The key to life is a strong core. Your belly is your will center. It sends out its own signals to everyone you meet. Activating this energy center can be enormously helpful before any confrontation or speaking engagement. I know you hate crunches. Everyone does. Just know a strong core is a key part of maintaining your vitality as you age as well as your physical stature. I’m not saying you need to have a tiny waist. I’m saying the strength of the muscles in your abdomen will help support you physically and emotionally. They literally “have your back.”
Get in touch with your Sexy.
Many of us are tired. We have children and careers and a never-ending to-do list. Making time to foster our sensuality isn’t usually on the top of that list. And we are miserable for it. We are sensual creatures by nature and our bodies miss our love, our kindness, our attention. As a society we have denied our pleasure for too many reasons to discuss here.
But just because our sensuality hasn’t been a priority before, doesn’t mean it can’t be now. The days of our mother’s martyrdom are over, ladies! Are you really going to live the rest of your life miserable and tired? And wake up when the kids are off to college and you haven’t connected to your husband on any meaningful level in years and are so far removed from each other that the only possible answer is divorce?
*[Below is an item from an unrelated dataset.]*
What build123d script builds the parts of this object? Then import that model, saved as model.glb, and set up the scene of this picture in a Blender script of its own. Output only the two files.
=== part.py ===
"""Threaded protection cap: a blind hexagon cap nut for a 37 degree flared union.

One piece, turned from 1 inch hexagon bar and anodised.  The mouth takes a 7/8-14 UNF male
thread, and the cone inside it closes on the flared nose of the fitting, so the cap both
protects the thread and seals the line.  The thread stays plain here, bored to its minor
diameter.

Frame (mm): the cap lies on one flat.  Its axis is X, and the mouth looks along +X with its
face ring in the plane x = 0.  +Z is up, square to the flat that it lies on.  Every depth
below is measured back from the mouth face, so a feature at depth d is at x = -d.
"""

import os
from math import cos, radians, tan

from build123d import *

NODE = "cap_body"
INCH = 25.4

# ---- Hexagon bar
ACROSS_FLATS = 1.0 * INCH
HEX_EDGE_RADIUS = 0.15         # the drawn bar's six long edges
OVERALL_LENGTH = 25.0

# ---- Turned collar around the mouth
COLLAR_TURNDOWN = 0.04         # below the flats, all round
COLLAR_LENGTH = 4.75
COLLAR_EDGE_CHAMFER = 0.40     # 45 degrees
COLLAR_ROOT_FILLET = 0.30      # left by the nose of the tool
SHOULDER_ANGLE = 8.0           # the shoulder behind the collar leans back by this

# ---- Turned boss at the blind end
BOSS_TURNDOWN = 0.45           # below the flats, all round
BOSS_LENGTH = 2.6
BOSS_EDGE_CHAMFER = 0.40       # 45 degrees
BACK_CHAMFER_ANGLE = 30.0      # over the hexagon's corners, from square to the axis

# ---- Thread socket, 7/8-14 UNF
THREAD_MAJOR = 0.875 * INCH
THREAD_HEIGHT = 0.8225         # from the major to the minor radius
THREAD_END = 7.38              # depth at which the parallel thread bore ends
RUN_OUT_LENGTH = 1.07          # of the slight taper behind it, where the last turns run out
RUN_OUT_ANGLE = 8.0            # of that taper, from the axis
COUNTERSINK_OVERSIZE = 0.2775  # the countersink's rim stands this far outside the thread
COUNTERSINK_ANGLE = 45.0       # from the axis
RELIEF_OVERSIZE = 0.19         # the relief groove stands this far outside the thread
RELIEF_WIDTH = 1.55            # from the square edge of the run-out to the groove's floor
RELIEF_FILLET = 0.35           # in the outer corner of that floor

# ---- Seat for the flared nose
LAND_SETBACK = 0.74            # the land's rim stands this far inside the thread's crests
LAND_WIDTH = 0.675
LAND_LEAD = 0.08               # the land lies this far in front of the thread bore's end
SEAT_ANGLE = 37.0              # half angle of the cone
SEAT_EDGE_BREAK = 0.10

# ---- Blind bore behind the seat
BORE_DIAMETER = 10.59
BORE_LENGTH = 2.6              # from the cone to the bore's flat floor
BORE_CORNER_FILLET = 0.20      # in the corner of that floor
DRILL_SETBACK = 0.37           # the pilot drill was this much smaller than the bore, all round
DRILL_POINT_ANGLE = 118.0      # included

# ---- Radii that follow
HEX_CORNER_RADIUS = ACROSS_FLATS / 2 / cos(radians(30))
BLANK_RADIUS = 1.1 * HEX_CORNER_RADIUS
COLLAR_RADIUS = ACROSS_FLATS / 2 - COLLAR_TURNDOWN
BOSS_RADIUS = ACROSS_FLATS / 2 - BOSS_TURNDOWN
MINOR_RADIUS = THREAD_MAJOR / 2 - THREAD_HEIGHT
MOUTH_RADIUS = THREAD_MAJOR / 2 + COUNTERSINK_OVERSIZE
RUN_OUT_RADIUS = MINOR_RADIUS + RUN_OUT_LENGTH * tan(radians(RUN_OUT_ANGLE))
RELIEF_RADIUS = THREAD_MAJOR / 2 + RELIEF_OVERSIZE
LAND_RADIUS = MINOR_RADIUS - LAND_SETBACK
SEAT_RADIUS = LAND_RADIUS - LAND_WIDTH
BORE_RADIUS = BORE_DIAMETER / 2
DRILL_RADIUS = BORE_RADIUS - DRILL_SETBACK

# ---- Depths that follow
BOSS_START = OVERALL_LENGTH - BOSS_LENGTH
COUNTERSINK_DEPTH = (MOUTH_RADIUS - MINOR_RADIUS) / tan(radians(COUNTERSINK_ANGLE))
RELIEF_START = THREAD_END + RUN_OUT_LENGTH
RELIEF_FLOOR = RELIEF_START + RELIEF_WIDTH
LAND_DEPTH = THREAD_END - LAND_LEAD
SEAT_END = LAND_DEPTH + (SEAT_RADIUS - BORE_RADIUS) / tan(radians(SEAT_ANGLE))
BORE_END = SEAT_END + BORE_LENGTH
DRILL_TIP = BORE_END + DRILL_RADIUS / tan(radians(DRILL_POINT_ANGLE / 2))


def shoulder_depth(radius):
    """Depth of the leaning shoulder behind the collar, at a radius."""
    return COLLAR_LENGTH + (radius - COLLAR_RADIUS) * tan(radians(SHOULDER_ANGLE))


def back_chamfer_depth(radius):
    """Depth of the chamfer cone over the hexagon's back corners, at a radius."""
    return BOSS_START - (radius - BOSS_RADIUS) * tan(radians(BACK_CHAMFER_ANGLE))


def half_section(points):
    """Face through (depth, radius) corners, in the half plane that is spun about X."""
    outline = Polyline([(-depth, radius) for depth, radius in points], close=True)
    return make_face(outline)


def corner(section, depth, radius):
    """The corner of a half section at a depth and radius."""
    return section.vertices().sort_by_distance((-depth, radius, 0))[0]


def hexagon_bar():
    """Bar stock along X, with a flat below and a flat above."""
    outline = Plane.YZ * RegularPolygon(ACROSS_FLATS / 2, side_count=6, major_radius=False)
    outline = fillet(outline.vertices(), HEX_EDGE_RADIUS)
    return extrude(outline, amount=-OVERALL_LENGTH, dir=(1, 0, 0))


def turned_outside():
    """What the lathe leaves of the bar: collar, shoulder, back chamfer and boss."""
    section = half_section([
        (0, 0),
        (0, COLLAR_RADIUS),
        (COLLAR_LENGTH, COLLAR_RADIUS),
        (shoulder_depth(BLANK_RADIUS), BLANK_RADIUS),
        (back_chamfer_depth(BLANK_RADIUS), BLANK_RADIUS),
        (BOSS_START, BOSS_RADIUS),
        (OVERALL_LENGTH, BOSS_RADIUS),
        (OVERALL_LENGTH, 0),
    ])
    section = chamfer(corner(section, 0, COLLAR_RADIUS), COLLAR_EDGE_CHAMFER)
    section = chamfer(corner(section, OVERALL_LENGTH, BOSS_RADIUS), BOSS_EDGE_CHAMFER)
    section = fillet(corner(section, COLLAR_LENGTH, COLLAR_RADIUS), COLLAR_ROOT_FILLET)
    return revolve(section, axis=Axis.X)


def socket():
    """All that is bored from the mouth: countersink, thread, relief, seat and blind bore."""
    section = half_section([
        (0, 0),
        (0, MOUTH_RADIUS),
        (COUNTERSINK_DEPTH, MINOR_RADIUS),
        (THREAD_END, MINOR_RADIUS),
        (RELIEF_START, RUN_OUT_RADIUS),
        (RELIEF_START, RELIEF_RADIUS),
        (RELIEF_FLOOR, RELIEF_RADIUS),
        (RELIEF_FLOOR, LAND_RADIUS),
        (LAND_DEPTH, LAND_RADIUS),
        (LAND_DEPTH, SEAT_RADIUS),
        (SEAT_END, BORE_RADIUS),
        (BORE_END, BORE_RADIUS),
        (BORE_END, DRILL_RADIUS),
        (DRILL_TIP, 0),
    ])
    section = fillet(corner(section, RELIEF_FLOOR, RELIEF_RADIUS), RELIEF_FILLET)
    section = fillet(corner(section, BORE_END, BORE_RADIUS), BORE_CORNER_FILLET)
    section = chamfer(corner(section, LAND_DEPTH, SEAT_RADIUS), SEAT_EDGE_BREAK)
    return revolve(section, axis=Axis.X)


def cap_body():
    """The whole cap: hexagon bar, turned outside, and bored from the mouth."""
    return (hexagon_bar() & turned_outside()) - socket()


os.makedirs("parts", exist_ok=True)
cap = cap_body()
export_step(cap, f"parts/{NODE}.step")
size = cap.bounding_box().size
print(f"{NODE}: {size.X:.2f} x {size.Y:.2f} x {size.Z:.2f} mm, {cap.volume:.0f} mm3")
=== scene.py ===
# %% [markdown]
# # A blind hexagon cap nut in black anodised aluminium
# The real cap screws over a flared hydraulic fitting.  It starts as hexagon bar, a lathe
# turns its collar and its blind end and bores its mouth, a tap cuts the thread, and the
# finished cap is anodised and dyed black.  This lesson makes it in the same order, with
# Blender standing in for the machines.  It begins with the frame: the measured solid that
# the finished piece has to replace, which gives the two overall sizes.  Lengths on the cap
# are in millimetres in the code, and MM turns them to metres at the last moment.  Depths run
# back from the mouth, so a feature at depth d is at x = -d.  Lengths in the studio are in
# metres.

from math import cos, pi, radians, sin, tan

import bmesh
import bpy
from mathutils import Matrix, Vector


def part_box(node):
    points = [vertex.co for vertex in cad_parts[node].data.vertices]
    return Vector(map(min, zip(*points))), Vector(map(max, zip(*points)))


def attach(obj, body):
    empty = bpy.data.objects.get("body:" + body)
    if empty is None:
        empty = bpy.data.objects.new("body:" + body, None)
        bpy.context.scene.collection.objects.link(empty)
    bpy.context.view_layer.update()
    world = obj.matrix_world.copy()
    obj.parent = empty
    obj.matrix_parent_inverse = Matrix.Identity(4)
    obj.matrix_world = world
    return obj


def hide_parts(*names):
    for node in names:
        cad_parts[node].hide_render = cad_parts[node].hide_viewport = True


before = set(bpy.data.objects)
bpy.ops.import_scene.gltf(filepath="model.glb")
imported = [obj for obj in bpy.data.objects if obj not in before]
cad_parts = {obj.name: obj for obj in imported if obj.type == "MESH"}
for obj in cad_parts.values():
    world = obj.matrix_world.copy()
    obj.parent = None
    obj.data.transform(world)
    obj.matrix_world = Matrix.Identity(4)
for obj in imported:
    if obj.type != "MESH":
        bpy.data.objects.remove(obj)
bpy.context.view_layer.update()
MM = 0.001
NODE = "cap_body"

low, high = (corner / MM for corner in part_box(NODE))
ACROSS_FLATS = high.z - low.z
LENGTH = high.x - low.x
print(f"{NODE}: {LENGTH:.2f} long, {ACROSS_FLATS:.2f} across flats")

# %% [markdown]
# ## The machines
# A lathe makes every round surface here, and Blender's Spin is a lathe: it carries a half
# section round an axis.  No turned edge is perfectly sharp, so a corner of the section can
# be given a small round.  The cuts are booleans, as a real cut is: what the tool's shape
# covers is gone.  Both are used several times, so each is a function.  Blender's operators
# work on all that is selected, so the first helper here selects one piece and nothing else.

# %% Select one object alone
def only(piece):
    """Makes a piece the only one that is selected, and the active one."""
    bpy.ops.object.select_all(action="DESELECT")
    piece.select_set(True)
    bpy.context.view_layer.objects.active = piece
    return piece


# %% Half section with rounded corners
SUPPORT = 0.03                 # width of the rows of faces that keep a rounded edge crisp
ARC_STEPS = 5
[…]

That worst-case scenario can be avoided with action now. And it involves work. Work, which you don’t have time for. I thought the same thing. But here’s the thing with the Universe: if you start paying attention to the things that matter, pockets of time you didn’t know you had start showing up. And part of feeling sexy is loving yourself as you currently are. I know it’s a tall order. We have been conditioned to hate all aspects of our bodies that aren’t “perfect,” as the definition in our culture goes. That’s where we as women have to find our balls, get in touch with that aforementioned aggression, and say the hell with social standards. Aren’t you tired of beating yourself up for not being perfect? Or hiding parts of your body or parts of your personality for fear of being judged? We all put on our best faces for the outside world when in our deepest souls, we want to be seen and loved and accepted as we truly are. We admire brave souls for coming out of whatever closet they’ve been in to live their truth. They are heroines because they are taking a risk to be who they truly are. And that’s sexy.
Get in touch with your Family.
We are still the biggest influence on our families. We forget that. Many of us have relinquished our influence to our children’s peers and social media and we have a hopeless attitude toward it all. I refuse to let our society ruin the decade of hard work I have put into my son. And the best thing I can do for him is to be a good role model of a strong woman. He sees me work to get out of my comfort zone on a daily basis. He sees me strive to fulfill “unattainable” dreams. I want him to know nothing is unattainable. Last week, he gave me a paper flower and each petal had a word on it to describe his mom. “Loving, playful, and kind” were all on there and they are important! But my favorite was “perseveres.” He sees me fight for my truth every day and my one wish for him is that he never forgets his.
So as it turns out, we Gen X-ers are being called to be a generation of fighters. There are too many influencers in the world with their own selfish agendas hoping their manipulations go unnoticed. So get clarity about what’s important to you. You’re going to have to fight for it. That requires you to be bold, be seen, feel it all with an open heart, and know you are living by your own rules.